What if the track has samples or vocals?

Check clearance before release. Even if you can edit the music freely, third-party samples or vocal elements may have separate usage conditions.

Is every YGP track exclusive?

Current YGP marketplace tracks are intended to be exclusive, full-buyout, first-availability, royalty-free ghost productions unless a specific listing or agreement says otherwise. Still, always read the actual purchase terms for the exact track you buy.

Should I ask for custom changes before or after purchase?

If the change is small, after purchase may be fine. If you already know you want significant structural or sound-design changes, it is usually better to look for custom work or a track that is already closer to your target sound.

Conclusion

So, can you customize a Drum and Bass ghost production track after buying it? In most cases, yes — but the smart answer is: you can customize it within the rights, files, and terms that came with the purchase.

Simple arrangement edits, drum changes, bass tweaks, and mix refinements are common and often very effective.

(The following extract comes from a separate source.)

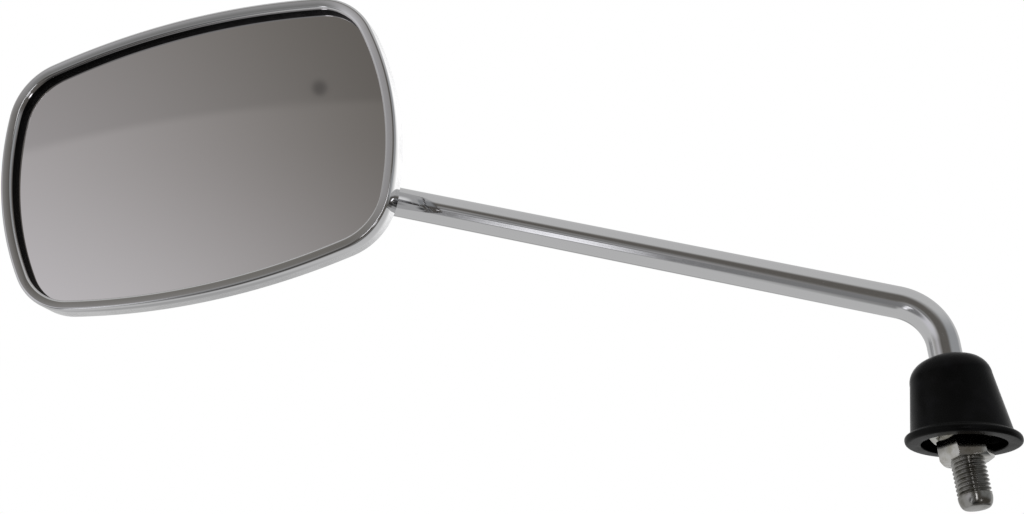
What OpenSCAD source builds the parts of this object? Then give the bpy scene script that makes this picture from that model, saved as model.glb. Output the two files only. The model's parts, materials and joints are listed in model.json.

The more your changes depend on stems, MIDI, or project-related assets, the more important it is to confirm exactly what was included. And if you want to rewrite the track heavily, it may be better to treat the job as custom production rather than a straightforward buy.

The best buyers approach customization with two goals at once: make the track more personal, and keep it release-ready. If you do both, a purchased Drum and Bass ghost production track can become a strong, original-sounding release that still fits your style and workflow.